The use of human skin as a writing surface and to cover sacred and important texts – today called Anthropodermic Binding - is thousands of years old and has always historically been associated with the founders and descendants of dark occult and magic from the beginning.

The first exponents of the act of flaying the skin of a human being for the purpose of using it for a writing surface as well as binding of other precious artefacts were the Ammurru, also known as the Amorites from the ancient city of Mari on the Euphrates in Syria.

The Ammuru (Amorites) were the first to develop the philosophy that the bones and especially the skin and blood of slain enemies possessed magic powers beyond death and gave the objects which they covered supernatural power.

Under the great Mari Empire King Shamshi-Adad I (1813 BC – 1791 BC) the use of the skin of slain enemies increased dramatically and upon the capture of the rival city of Assur, he skinned alive the royal family and court – including children -  and had their skins displayed on the walls of the city for drying until finally being used as binding, writing material and other occult uses.

The Latin word vellum from vellus means not only a fleece or hide but also “human” skin, indicating that at the Roman times the meaning of this form of writing material was still known.

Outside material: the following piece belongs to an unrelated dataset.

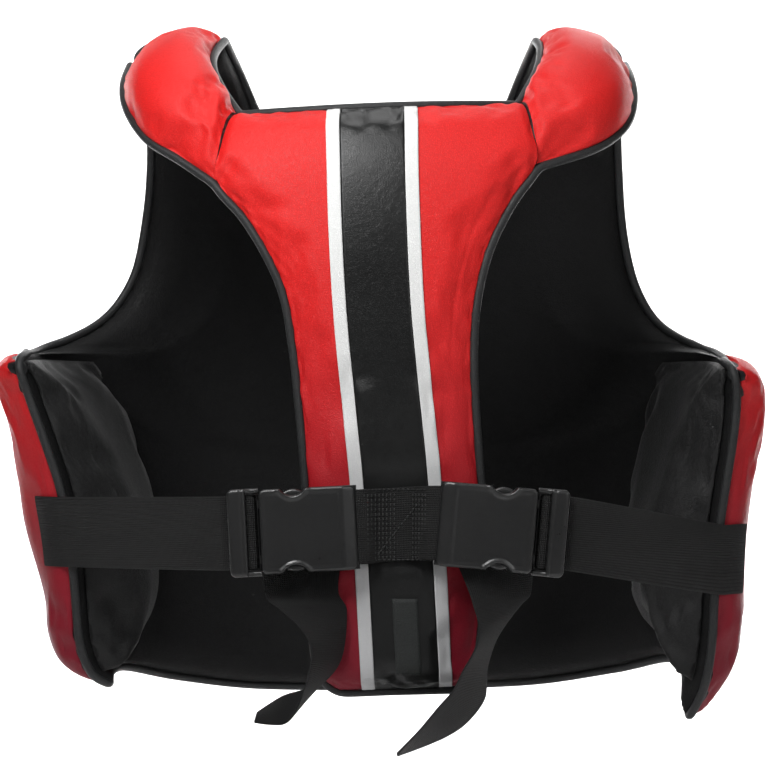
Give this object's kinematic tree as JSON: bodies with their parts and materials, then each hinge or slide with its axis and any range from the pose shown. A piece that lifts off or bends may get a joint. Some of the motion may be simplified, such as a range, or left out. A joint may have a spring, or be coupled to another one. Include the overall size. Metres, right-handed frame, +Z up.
{
  "type": "boxing chest guard",
  "caption": "Padded body protector that wraps the chest and ribs, with pads over both shoulders and a narrow back panel closed by webbing straps and side-release buckles.",
  "frame": {"origin": "where the guard sits on the wearer's shoulders: midway between the shoulder pads' undersides at their crest, on the middle plane", "axes": "+X to the wearer's right, +Y forward out of the chest, +Z up; the back panel with its stripes and buckles faces -Y"},
  "size_m": [0.5239, 0.3521, 0.489],
  "materials": {
    "red_cover": "smooth red leatherette with a fine grain, satin",
    "black_lining": "soft black lining, satin",
    "black_stripe": "smooth black leatherette, satin",
    "white_stripe": "smooth white leatherette, satin",
    "label": "blank woven tag",
    "piping": "dark grey leatherette piping over a round cord",
    "webbing": "woven black webbing",
    "buckle_plastic": "moulded black plastic, satin"
  },
  "bodies": {
    "root": {"front_shell": "red_cover", "front_lining": "black_lining", "rib_pad_left": "black_lining", "rib_pad_right": "black_lining", "shoulder_pad_left": "red_cover", "shoulder_lining_left": "black_lining", "shoulder_pad_right": "red_cover", "shoulder_lining_right": "black_lining", "back_panel": "red_cover", "back_lining": "black_lining", "stripe_black": "black_stripe", "stripe_white_left": "white_stripe", "stripe_white_right": "white_stripe", "blank_label": "label", "front_binding": "piping", "neck_binding": "piping", "back_binding": "piping", "centre_webbing": "webbing", "strap_left": "webbing", "strap_right": "webbing", "buckle_socket_left": "buckle_plastic", "buckle_plug_left": "buckle_plastic", "buckle_socket_right": "buckle_plastic", "buckle_plug_right": "buckle_plastic"}
  },
  "joints": []
}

The use of human skin to bind books would disgust us today, but it was fairly widely practiced up until about 200 years ago, particularly with medical books.

In centuries gone by, doctors who wrote medical books would sometimes specify that they be bound in human skin. Some doctors even participated in the preparation of human skin for use in book binding.

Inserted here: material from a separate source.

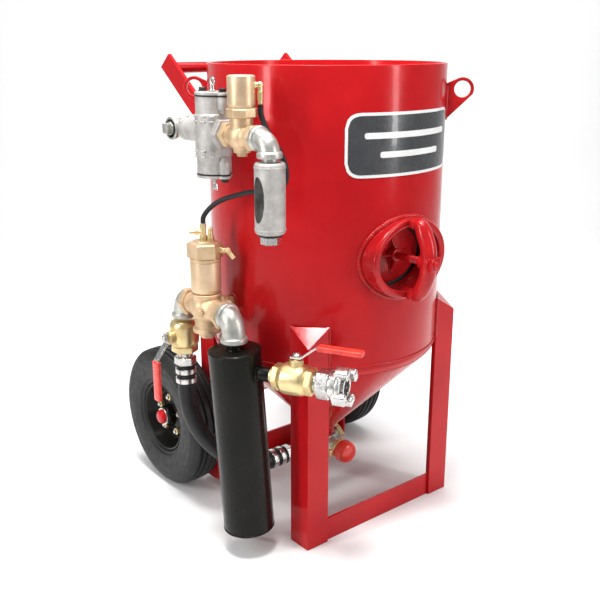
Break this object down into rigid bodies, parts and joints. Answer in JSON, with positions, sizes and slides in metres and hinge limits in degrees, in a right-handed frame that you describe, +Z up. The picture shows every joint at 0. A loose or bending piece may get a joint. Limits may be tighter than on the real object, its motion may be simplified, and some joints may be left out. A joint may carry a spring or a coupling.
{
  "type": "abrasive blast pot",
  "caption": "Portable pressurised abrasive blast vessel on angle-iron legs and two wheels, with remote-control air valves, moisture separator, handhole, push handle and lifting lugs.",
  "frame": {"origin": "middle of the footprint, on the floor", "axes": "+Z up, -Y towards the handhole side, +Y towards the wheels and the push handle, +X to the right seen from the handhole side"},
  "size_m": [0.84, 0.93, 1.217],
  "materials": {
    "pot_red": "glossy red enamel over steel",
    "black_paint": "gloss black paint",
    "bronze": "as-cast bronze, satin",
    "brass": "machined and forged brass",
    "galvanised": "galvanised malleable iron, satin",
    "aluminium": "cast aluminium, fine grain",
    "steel": "zinc-plated steel",
    "rubber": "black rubber, satin",
    "tyre": "moulded tyre rubber",
    "vinyl": "dipped red vinyl"
  },
  "bodies": {
    "tank": {"vessel_shell": "pot_red", "top_head": "pot_red", "fill_port_seat": "rubber", "bottom_cone": "pot_red", "air_inlet_pipe": "galvanised", "handhole_collar": "pot_red", "left_front_leg": "pot_red", "right_front_leg": "pot_red", "left_rear_leg": "pot_red", "right_rear_leg": "pot_red", "front_foot_rail": "pot_red", "rear_foot_rail": "pot_red", "axle": "steel", "left_handle_arm": "pot_red", "right_handle_arm": "pot_red", "handle_grip": "pot_red", "right_lifting_lug": "pot_red", "left_lifting_lug": "pot_red", "exhaust_tee": "galvanised", "trap_body": "aluminium", "trap_top_cover": "steel", "trap_bottom_cover": "steel", "outlet_valve_body": "bronze", "outlet_valve_cylinder": "bronze", "exhaust_elbow": "galvanised", "muffler_body": "aluminium", "muffler_plug": "galvanised", "main_valve_body": "bronze", "main_valve_cylinder": "bronze", "main_valve_cap": "brass", "main_valve_nipple": "brass", "separator_elbow": "galvanised", "pusher_elbow": "galvanised", "separator_tank": "black_paint", "inlet_valve_body": "brass", "inlet_coupling": "galvanised", "pusher_valve_body": "brass", "hose_adapter": "galvanised", "pusher_hose": "rubber", "hose_fitting": "galvanised", "metering_valve_body": "galvanised", "blast_hose_coupling": "brass", "control_hose": "rubber"},
    "left_wheel": {"left_tyre": "tyre", "left_wheel_rim": "black_paint"},
    "right_wheel": {"right_tyre": "tyre", "right_wheel_rim": "black_paint"},
    "inlet_valve_lever": {"inlet_lever": "steel", "inlet_grip": "vinyl"},
    "pusher_valve_lever": {"pusher_lever": "steel", "pusher_grip": "vinyl"},
    "filling_valve": {"popup_valve": "rubber"},
    "cover": {"handhole_cover": "pot_red", "handhole_gasket": "rubber"},
    "yoke": {"handhole_yoke": "pot_red"},
    "cover_nut": {"handhole_nut": "pot_red"},
    "top_trap_screw": {"trap_top_screw": "steel"},
    "bottom_trap_screw": {"trap_bottom_screw": "steel"},
    "knob": {"metering_knob": "black_paint"},
    "cap": {"coupling_cap": "vinyl"}
  },
  "joints": [
    {"name": "left_wheel_spin", "type": "hinge", "parent": "tank", "child": "left_wheel", "pos_m": [-0.254, 0.262, 0.203], "axis": [1, 0, 0], "continuous": true},
    {"name": "right_wheel_spin", "type": "hinge", "parent": "tank", "child": "right_wheel", "pos_m": [0.37, 0.262, 0.203], "axis": [1, 0, 0], "continuous": true},
    {"name": "inlet_lever_turn", "type": "hinge", "parent": "tank", "child": "inlet_valve_lever", "pos_m": [-0.25095, -0.31104, 0.491], "axis": [0, 0, 1], "range_deg": [-90, 0]},
    {"name": "pusher_lever_turn", "type": "hinge", "parent": "tank", "child": "pusher_valve_lever", "pos_m": [-0.327, 0.059, 0.52], "axis": [1, 0, 0], "range_deg": [0, 90]},
    {"name": "filling_valve_lift", "type": "slide", "parent": "tank", "child": "filling_valve", "axis": [0, 0, 1], "range_m": [0, 0.0345]},
    {"name": "cover_push", "type": "slide", "parent": "tank", "child": "cover", "axis": [0, 1, 0], "range_m": [0, 0.02]},
    {"name": "yoke_turn", "type": "hinge", "parent": "tank", "child": "yoke", "pos_m": [0.05, -0.443, 0.748], "axis": [0, 1, 0], "range_deg": [-90, 90]},
    {"name": "cover_nut_turn", "type": "hinge", "parent": "tank", "child": "cover_nut", "pos_m": [0.05, -0.453, 0.748], "axis": [0, 1, 0], "continuous": true},
    {"name": "top_screw_turn", "type": "hinge", "parent": "tank", "child": "top_trap_screw", "pos_m": [-0.317, -0.09, 1.15], "axis": [0, 0, 1], "continuous": true},
    {"name": "bottom_screw_turn", "type": "hinge", "parent": "tank", "child": "bottom_trap_screw", "pos_m": [-0.317, -0.09, 0.94], "axis": [0, 0, 1], "continuous": true},
    {"name": "metering_knob_turn", "type": "hinge", "parent": "tank", "child": "knob", "pos_m": [0.058, 0.027, 0.14], "axis": [0, 1, 0], "range_deg": [0, 270]},
    {"name": "cap_pull", "type": "slide", "parent": "tank", "child": "cap", "axis": [0, -1, 0], "range_m": [0, 0.05]}
  ]
}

Dr John Hunter (1728-1793), the famous anatomist, father of British scientific surgery, and the person after whom the London Museum of the Royal College of Surgeons of England is named, reputedly commissioned a textbook on dermatology to be bound in human skin.

The skin used was often that of a flogged prisoner who was later executed, particularly a murderer.

In 1821, John Horwood was hanged for murder in Bristol, England in 1821. Horwood's skeleton became a prized exhibit at the Bristol Royal Infirmary. A book containing details of his crime, trial, execution, and dissection was published and retained at the Infirmary. The book was bound with Horwood's skin.

The tanning of the skin was the work of Dr Richard Smith, the distinguished chief surgeon at the Infirmary for nearly 50 years. The classic medical text, 'Tables of the Skeleton and Muscles of the Human Body' by Bernhard Albinus (translated from Latin into English in 1749), not only was bound in human skin, but the original white skin was dyed black. This was intended to reflect one of the subjects within: "On the location and cause of the colour of Ethiopians and of other peoples."

Dr Victor Cornil (1837-1908), the famous professor of pathological anatomy in the Faculty of Medicine at the University of Paris and author of 'Syphillis' (1882) the definitive work on the subject at the time, possessed a piece of tattooed human skin from the time of Louis XIII. He had his copy of The Three Musketeers, set during the time of Louis XIII, bound in human skin.